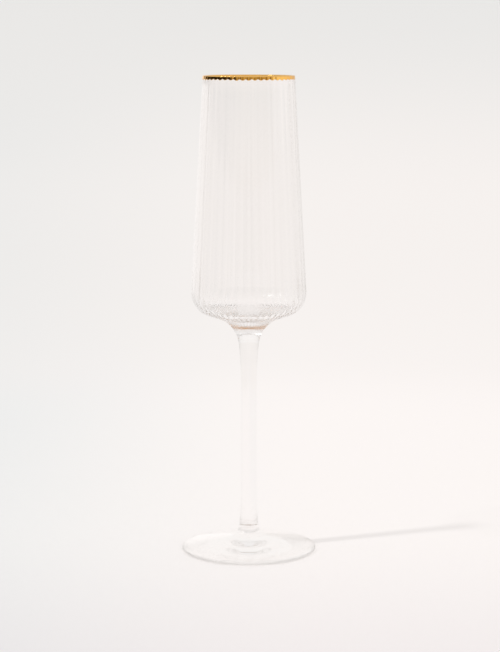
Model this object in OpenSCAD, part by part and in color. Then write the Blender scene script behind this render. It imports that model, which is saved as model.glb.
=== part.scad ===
// Champagne flute: a tall ribbed bowl, a slender solid stem, a shallow disc foot and a gilded lip.
// Everything but the ribs is turned about the Z axis. The origin is the centre of the resting plane.

/* [Overall] */
// Height from the resting plane to the top of the lip
flute_h = 250; // [235:1:270]

/* [Bowl] */
// Outer diameter at the lip
rim_d = 47.6; // [44:0.2:54]
// Outer diameter at the widest place, where the shoulder begins
bowl_d = 60.2; // [57:0.2:66]
// Height of the widest place
shoulder_h = 137.6; // [132:0.2:145]
// Outer radius of the rounded shoulder
shoulder_r = 12.5; // [11:0.5:15]
// Slope of the underside above the horizontal
underside_deg = 18; // [14:1:22]
// Wall thickness at the lip
lip_wall = 1.2; // [1:0.1:1.6]
// Wall thickness at the shoulder
shoulder_wall = 1.8; // [1.5:0.1:2.4]
// Radius of the dished floor inside
floor_r = 112; // [90:1:140]

/* [Ribs] */
// Number of upright ribs round the bowl
rib_count = 48; // [36:4:52]
// Depth of the valley between two ribs
valley_depth = 0.25; // [0.1:0.05:0.35]
// Radius of a valley's round bottom
valley_r = 0.9; // [0.6:0.1:1.1]

/* [Stem] */
// Diameter at the waist
stem_d = 7.9; // [7:0.1:9]
// Radius of the fillet between the stem and the bowl's underside
neck_r = 16; // [13:0.5:19]
// How far the stem has swelled on each side where that fillet is narrowest
neck_swell = 1.25; // [0.8:0.05:1.6]
// Radius of the long curve by which the stem swells upwards
upper_taper_r = 250; // [200:5:300]
// Radius of the long curve by which the stem swells downwards
lower_taper_r = 220; // [180:5:260]
// Height of the fused joint between the bowl and the stem
bowl_joint_h = 115; // [113:0.5:118]

/* [Foot] */
// Diameter of the foot
foot_d = 71; // [66:0.5:76]
// Thickness of the foot's rounded edge
foot_edge = 1.5; // [1.2:0.1:2]
// Slope of the foot's upper face
foot_slope_deg = 11.5; // [9:0.5:13]
// Radius of the fillet between the foot and the stem
ankle_r = 8; // [6:0.5:10]
// How far the stem has swelled on each side where that fillet is narrowest
ankle_swell = 1; // [0.7:0.05:1.4]
// Height of the hollow under the middle of the foot
hollow_h = 2.2; // [1.5:0.1:3]
// Width of the flat ring that the foot rests on
rest_ring_w = 2.4; // [1.5:0.1:4]
// Height of the fused joint between the stem and the foot
foot_joint_h = 14; // [13:0.5:15]

/* [Gilded lip] */
// Height of the gilded band outside
band_h = 2.3; // [1.5:0.1:4]
// Height of the gilded band inside
band_inner_h = 0.9; // [0.6:0.1:1.5]
// Thickness of the gilding over a rib
gilding = 0.4; // [0.4:0.05:0.5]
// Thickness of the gilding inside
inner_gilding = 0.15; // [0.1:0.05:0.25]

/* [Hidden] */
$fn = 144;
long_curve_fn = 720; // sides of a circle of which only a short arc is used
past = 1; // how far a cutting shape reaches past what it cuts
joining = 0.04; // how much larger than a valley the balls are that join its stretches

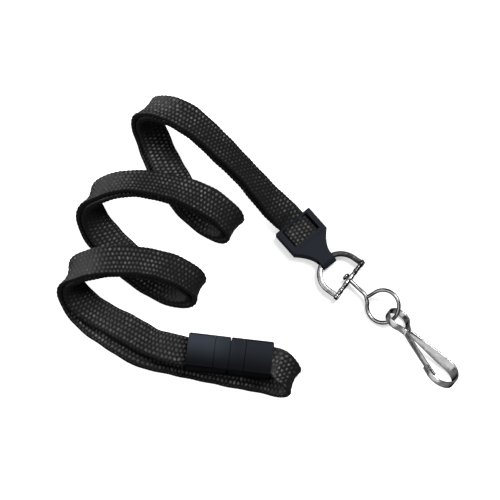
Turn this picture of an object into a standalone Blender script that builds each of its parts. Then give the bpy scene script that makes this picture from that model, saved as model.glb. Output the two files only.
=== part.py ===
"""A doubled break-away lanyard, laid out as a loose flat coil on a table.

Two flat braided straps lie on top of each other all the way from a plastic
crimp clamp, through five turns of the coil, to the last fold. The inner strap
ends in the socket half of a break-away buckle. The outer strap runs on under
the buckle, folds back over itself and ends in the plug half. The crimp clamp
holds a D-ring, a swivel eye turns in the bar of the D-ring, and a bent strip
hook with a springy gate hangs in the wire loop of the swivel eye.

The frame: Z is up, the table is Z = 0, and the origin is the middle of the
back face of the crimp clamp. All driving dimensions are in millimetres.
"""
import math

import bmesh
import bpy
import numpy as np
from mathutils import Matrix, Vector

MM = 0.001

# --- straps ---------------------------------------------------------------
STRAP_WIDTH = 10.0
STRAP_THICKNESS = 1.6
LAYER_GAP = 0.4            # between the two straps
STATION_PITCH = 1.8        # length of strap per section
LEAD_STATIONS = 5          # shared stations that steer a strap's own end
CLAMPED_THICKNESS = 0.62   # a clamped strap end is this fraction as thick
CLAMPED_WIDTH = 0.92       # and this fraction as wide
CLAMPED_LENGTH = 7.4       # this much of a strap end is held flat
SWELL_LENGTH = 4.0         # and over this length it swells to full size
SECTION_SIDES = 8
FACE_POWER = 0.5           # roundness of the section across its width
EDGE_POWER = 0.6           # and through its thickness
KNOT_POWER = 0.75          # how chord lengths space the knots of a path
FINE_SAMPLES = 4000        # of a path, before it is spaced evenly

# --- crimp clamp ----------------------------------------------------------
CRIMP_HEADING = -50.0      # degrees from +X, towards the D-ring
CRIMP_THICKNESS = 4.0
CRIMP_LENGTH = 8.8         # the rectangular frame, along the strap
CRIMP_WIDTH = 13.4
WINDOW_LENGTH = 6.4
WINDOW_WIDTH = 10.0
WINDOW_PLACE = -0.3        # middle of the window, along the clamp
CRIMP_WALL = 0.7
CRIMP_FRONT_WALL = 1.2     # plastic beyond the strap ends
NECK_WIDTH = 4.8
NECK_START = 11.2
TAPER_POWER = 1.7          # the taper is steep at the frame and dies out
CHANNEL_PLACE = 12.2       # axis of the bore, along the crimp clamp
CHANNEL_RADIUS = 1.6       # the bore the D-ring strip turns in
TAPER_STEPS = 8
NOSE_STEPS = 12            # round the nose of the tab
BORE_SIDES = 24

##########

DESCRIPTION OF THE TASK:
Transcribe, exactly and exclusively, the run of lines that opens with the line bearing "Turn this picture" and closes with the line bearing "on a table.".

EXERCISE ANSWER:
Turn this picture of an object into a standalone Blender script that builds each of its parts. Then give the bpy scene script that makes this picture from that model, saved as model.glb. Output the two files only.
=== part.py ===
"""A doubled break-away lanyard, laid out as a loose flat coil on a table.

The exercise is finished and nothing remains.